Stepping up for its quarterly financial updates is rarely a problem for Baidu (BIDU 1.23%). China's largest search engine has been a dot-com darling over the long haul. The stock is a 60-bagger since going public 11 years ago, and you don't deliver that kind of heady run without consistently coming out ahead quarter after quarter.

Baidu will be reporting its results for the second quarter after the market close tomorrow. Investors that are uncomfortable with any near-term hiccups may not want to sleep through the release. 

The quarter itself is going to be problematic. It will be its weakest period of year-over-year revenue growth as a public company, even if it lands well ahead of the high end of its guidance range. Profitability will likely post a year-over-year decline for the fourth quarter in a row.

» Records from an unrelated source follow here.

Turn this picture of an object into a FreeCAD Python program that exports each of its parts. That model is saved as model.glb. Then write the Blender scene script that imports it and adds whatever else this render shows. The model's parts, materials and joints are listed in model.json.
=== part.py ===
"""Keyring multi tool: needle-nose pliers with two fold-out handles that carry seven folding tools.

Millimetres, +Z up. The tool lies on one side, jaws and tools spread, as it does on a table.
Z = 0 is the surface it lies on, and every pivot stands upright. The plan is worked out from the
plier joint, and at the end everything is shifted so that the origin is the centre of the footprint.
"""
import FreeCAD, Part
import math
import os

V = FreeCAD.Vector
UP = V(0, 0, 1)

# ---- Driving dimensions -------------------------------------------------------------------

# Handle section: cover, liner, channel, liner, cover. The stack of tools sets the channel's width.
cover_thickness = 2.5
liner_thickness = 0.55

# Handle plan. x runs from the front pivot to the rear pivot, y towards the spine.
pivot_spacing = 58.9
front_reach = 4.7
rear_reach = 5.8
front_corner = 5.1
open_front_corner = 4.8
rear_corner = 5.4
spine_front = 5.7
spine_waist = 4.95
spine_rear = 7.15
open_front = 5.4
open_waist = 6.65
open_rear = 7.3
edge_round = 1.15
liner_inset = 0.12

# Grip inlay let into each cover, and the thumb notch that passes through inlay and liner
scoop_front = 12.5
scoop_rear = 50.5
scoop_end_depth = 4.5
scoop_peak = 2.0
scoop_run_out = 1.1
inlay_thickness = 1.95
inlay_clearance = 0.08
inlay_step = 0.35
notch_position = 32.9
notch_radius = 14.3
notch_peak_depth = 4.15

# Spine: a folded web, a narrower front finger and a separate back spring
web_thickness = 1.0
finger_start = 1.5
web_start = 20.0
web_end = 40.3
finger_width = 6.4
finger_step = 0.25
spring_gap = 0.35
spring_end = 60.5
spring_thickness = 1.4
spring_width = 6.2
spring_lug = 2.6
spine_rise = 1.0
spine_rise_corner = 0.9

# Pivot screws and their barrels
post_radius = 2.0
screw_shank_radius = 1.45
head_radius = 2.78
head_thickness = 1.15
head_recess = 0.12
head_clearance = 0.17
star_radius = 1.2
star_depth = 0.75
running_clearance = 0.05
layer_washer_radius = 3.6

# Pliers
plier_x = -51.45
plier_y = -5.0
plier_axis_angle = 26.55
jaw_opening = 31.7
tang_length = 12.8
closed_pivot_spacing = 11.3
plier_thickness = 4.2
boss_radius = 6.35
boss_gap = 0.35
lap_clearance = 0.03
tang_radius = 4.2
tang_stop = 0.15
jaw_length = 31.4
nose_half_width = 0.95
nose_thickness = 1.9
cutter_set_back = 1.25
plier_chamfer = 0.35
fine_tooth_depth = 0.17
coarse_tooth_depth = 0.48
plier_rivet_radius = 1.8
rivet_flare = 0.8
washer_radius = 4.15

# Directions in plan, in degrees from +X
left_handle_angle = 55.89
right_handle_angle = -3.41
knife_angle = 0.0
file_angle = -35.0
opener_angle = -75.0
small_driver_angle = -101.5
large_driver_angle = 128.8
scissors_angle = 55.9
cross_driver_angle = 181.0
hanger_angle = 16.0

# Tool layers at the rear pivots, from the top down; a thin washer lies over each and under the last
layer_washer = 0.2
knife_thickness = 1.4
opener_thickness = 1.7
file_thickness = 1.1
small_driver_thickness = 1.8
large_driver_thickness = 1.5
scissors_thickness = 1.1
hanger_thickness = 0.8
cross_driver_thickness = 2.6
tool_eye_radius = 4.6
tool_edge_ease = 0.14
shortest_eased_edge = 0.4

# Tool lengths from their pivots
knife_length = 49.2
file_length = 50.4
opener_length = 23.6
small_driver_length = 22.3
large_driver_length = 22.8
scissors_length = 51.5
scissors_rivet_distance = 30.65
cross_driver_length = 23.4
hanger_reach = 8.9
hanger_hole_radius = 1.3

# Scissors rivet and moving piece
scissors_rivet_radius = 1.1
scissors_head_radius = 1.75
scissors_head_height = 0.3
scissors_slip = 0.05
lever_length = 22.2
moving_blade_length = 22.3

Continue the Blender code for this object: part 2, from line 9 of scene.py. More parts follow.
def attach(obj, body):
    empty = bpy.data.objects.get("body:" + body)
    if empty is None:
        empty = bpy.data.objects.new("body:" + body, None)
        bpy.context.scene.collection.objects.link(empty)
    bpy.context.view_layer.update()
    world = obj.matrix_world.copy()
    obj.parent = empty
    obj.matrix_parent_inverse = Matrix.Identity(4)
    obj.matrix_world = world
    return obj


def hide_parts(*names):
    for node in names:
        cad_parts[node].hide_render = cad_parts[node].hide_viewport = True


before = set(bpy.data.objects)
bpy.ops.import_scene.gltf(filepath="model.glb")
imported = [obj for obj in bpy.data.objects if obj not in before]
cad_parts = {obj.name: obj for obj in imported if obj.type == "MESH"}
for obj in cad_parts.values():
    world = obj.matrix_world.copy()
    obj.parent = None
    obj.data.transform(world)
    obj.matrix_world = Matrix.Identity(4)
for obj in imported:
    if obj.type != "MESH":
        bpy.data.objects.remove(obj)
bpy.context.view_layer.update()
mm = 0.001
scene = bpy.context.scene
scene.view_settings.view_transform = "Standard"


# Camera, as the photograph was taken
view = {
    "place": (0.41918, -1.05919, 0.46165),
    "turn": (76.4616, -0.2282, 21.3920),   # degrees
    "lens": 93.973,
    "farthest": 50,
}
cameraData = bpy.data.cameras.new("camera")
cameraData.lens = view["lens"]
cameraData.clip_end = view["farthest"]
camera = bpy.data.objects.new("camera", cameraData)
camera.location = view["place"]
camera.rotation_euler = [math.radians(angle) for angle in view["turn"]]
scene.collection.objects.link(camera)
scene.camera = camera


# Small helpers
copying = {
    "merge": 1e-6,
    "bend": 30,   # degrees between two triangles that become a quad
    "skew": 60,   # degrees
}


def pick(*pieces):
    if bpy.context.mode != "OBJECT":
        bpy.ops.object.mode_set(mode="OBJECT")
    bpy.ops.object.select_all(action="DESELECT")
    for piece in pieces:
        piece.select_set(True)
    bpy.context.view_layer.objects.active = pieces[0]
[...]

A rough quarter isn't going to be a surprise. Growth has slowed as Baidu matures, and diversifying into low-margin areas outside of search has weighed on profitability. However, there are a couple of things that will make Thursday's report more challenging. Between a speed bump in its asset sale and uncertainty with what its top-line guidance will be we haven't gone into a Baidu report with this many question marks in a long time.

Slowing the game down

The Cyberspace Administration of China is raining on the way that search engines in the world's most populous nation do business. The outrage over the death of a cancer patient that sought treatment at a dubious medical center he found through Baidu is forcing all search engines to scale back the way that they present the once lucrative health-related paid search ads.

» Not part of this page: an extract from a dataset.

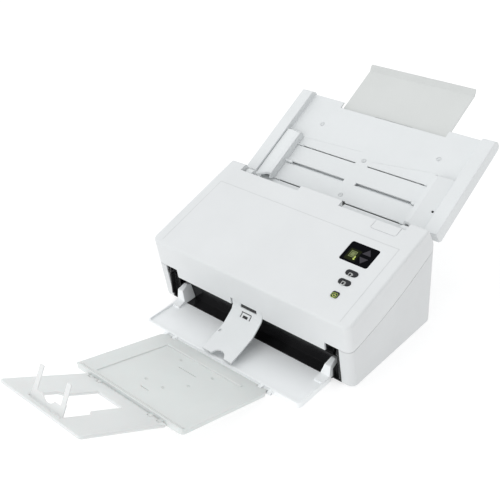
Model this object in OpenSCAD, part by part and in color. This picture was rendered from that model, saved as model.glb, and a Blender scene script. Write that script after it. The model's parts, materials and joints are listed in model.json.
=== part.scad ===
// Sheet fed document scanner: a desktop casing with a straight paper path, a fold-down input
// tray behind it and a chain of fold-out output trays in front.
// x runs across the paper, y runs from front to back and z is up. Lengths are in millimetres.

/* [Casing] */
// Width of the casing
case_w = 316; // [312:1:320]
// Height of the front face
front_h = 93.7; // [92:0.1:95]
// How far the foot of the front face stands back from its top edge
front_lean = 11.3; // [10:0.1:12]
// Slope of the top cover in degrees
cover_slope = 16.75; // [16.5:0.05:17]
// Wall thickness of the casing
wall = 2.5; // [2:0.1:2.8]
// Radius of the upright corners
corner_r = 9; // [7:0.5:10]
// Height of the rubber feet
foot_h = 2.5; // [2:0.1:3]

/* [Output opening] */
// Half width of the output opening
slot_half = 122; // [120:1:123]
// Height of the output opening above the casing floor
slot_top = 43.5; // [43:0.1:44]
// Half width over the taller recesses at the two ends of the opening
ear_half = 141; // [140:0.5:141.5]
// Height of those end recesses
ear_top = 56; // [55:0.5:56.5]

/* [Input tray] */
// Half width over the side rails
tray_half = 154; // [152:0.5:155]
// Half width between the side rails
rail_inner = 136; // [135.5:0.1:136.5]
// Height of the side rails above the paper bed
rail_h = 9.5; // [8:0.1:10]
// Inner face of each paper guide when set for the widest paper
guide_inner = 108; // [108:0.1:108.5]
// Height of the paper guides above the paper bed
guide_h = 12; // [10:0.1:12]

/* [Output trays] */
// Half width of the output tray on the desk
output_half = 127.5; // [126:0.5:128]
// Half width of the first extension
first_half = 88; // [86:0.5:88.5]
// Length of the first extension
first_len = 142; // [140:1:143]
// Half width of the outer extension
outer_half = 65.5; // [64:0.5:66]
// Length of the outer extension
outer_len = 118; // [116:1:119]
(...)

Baidu began rolling out the changes at the beginning of May, and it had a pronounced impact on the second quarter. Baidu slashed its revenue guidance in mid-June as a result of adjusting its search listings. It was originally forecasting $3.119 billion to $3.192 billion in revenue for the current quarter, but that was whittled down to a range of just $2.807 billion to $2.823 billion.

That's a lot of trimming, and it's the result of a change that happened a third of the way into the second quarter. How bad will the guidance for the third quarter be? The updated guidance happened in mid-June, so what happens if the quarter continued to deteriorate and it falls short of even the low end of its range? 

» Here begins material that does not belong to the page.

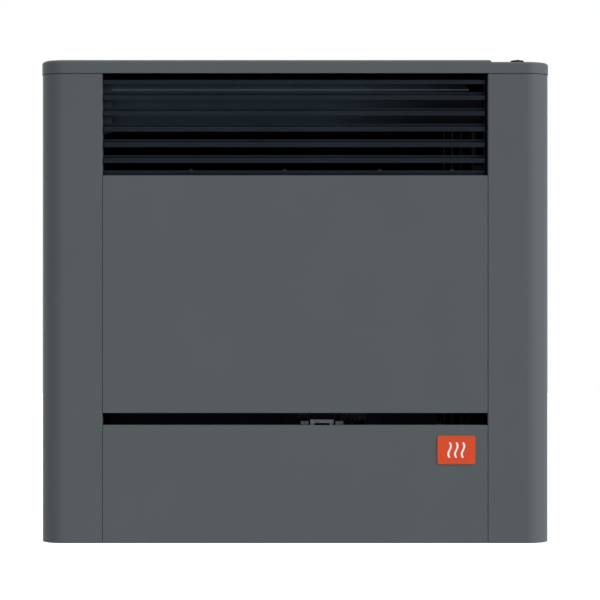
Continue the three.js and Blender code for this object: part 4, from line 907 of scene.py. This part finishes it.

Baidu's guidance is going to go a long way in dictating which way the stock moves on Friday, but it will also be pressed to discuss why negotiations broke down on the sale of its iQiyi video hub. The deal would have scored roughly $2.25 billion for Baidu's majority stake. Investors are going to ask Baidu if it will be able to keep cashing in on its non-core assets, and that will be just one more question that it will have to answer to the market's satisfaction.